Computer security experts say infiltration of Yahoo's e-mail service once again highlights the challenges that Internet companies face in protecting their customers from hackers.
Paul Wood, a senior analyst at the Symantec Corporation, said a growing number of malignant viruses were tailored to specific recipients, with the goal of tricking them into opening attachments that would insert malware onto their computers. Mr. Wood said his company, which designs anti-virus software, now blocks about 60 such attacks each day, up from 1 or 2 a week in 2005. "They're very well crafted and extremely damaging," he said.

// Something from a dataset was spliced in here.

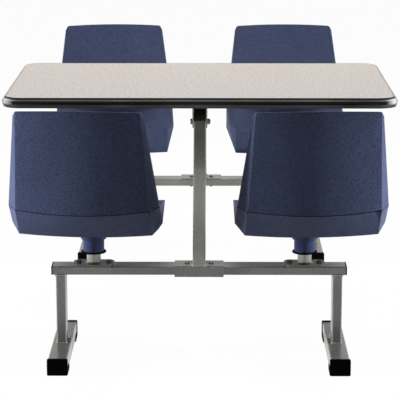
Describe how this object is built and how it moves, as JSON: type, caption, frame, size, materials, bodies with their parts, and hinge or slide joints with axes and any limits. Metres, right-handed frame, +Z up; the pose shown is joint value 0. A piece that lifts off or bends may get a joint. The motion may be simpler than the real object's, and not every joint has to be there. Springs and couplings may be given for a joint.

A report issued by Symantec on Monday found that nearly 30 percent of attacks originated from computers in China; about 20 percent of those came from Shaoxing, a relatively obscure city in Zhejiang Province previously known for winemaking.
Mr. Wood and other experts point out that attacks appearing to come from a certain location can just as easily be emanating from computers infected with botnets, a virus that allows them be controlled remotely by other computing systems.
It is this kind of rogue software that is probably responsible for crippling the Web site of Chinese Human Rights Defenders, a group that has been an assertive critic of China's human rights violations. Since last Thursday, the group's Chinese-language site has been overwhelmed by hackers flooding it with junk requests, a tactic known as denial of service. Although the site has been attacked before, the attacks did not last more than a few hours.
Renee Xia, the international director for the human rights group, said the assault began the same day the American company that is host to its site, Go Daddy, announced that it would stop registering domain names in China. "Maybe it's a coincidence, but we don't think so," Ms. Xia said.